Directions to next stop: After your tour at the Heyward-Washington House, make a left onto Church Street and walk until you reach Broad Street. Make a left onto Broad Street until you get to Meeting Street. Make a right onto Meeting Street. Once on Meeting Street, continue north until you reach Wragg Square. Our next location, Joseph Manigault House, can be found right next to Wragg Square.

Joseph Manigault house

Joseph Manigault House

Address: 350 Meeting Street

Open Monday through Saturday, 10:00 am to 5:00 pm. Sunday 12:00 pm to 5:00 pm.

Coming up fourth on our museum tour is the Joseph Manigault House. Built in 1803, this antebellum work of art was home to the Manigaults, a family of successful rice planters and merchants during the 18th century. Today it is owned and preserved by the Charleston Museum. Inside the home, visitors can find American, English, and French furniture dating back to the early 19th century, along with one-of-a-kind architecture and a period garden.

Directions to next stop: Once you finish up at Joseph Manigault House, you will get back onto Meeting Street. From there, you will travel about one block north until you arrive at Wragg Mall Park. Walk through Wragg Mall Park until arriving at Elizabeth Street. When you get to Elizabeth Street, look left to find a large yellow historic home. This is the next and final location on our museum tour, the Aiken Rhett House.

aiken rhett

Aiken Rhett House

Address: 48 Elizabeth Street

Open Monday through Sunday, 10:00 am to 5:00

Our final destination on our museum tour is the Aiken Rhett House.
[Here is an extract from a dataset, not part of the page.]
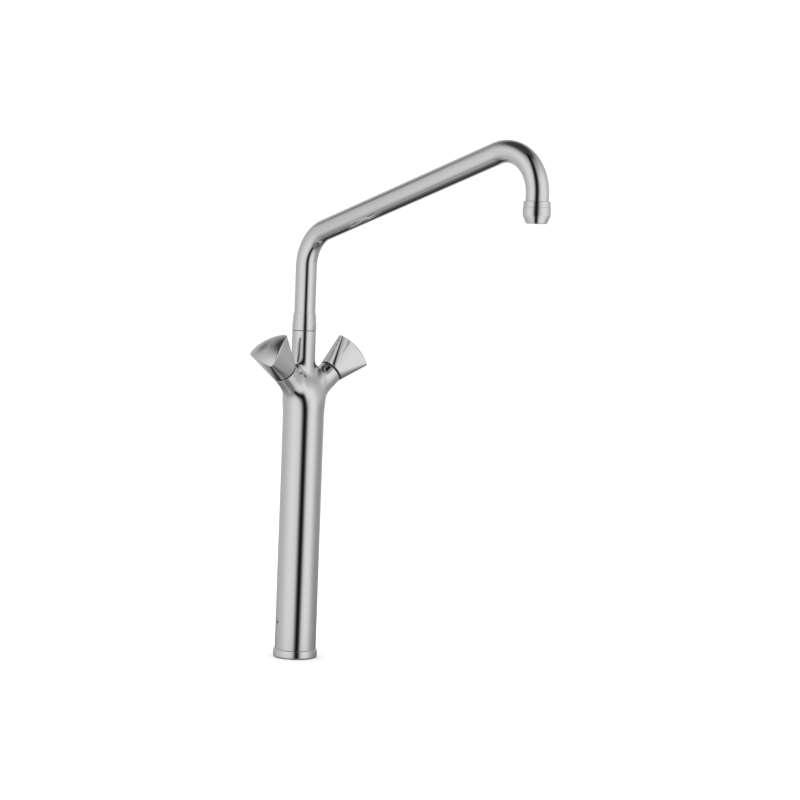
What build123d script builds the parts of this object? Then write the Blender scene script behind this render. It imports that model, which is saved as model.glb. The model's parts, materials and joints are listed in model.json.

Originally built in 1820, this historic property is truly unique as it is one of the nation’s best-preserved townhouse complexes. Left in an “as-found” state, this property allows its visitors to experience all its features in a non-altered mid-19th-century condition. One of the most remarkable parts of the property is the Aiken-Rhett slave quarters. This part of the property has been untouched since the 1850s, allowing visitors to better understand the everyday reality of the countless enslaved Africans who lived and worked on the property.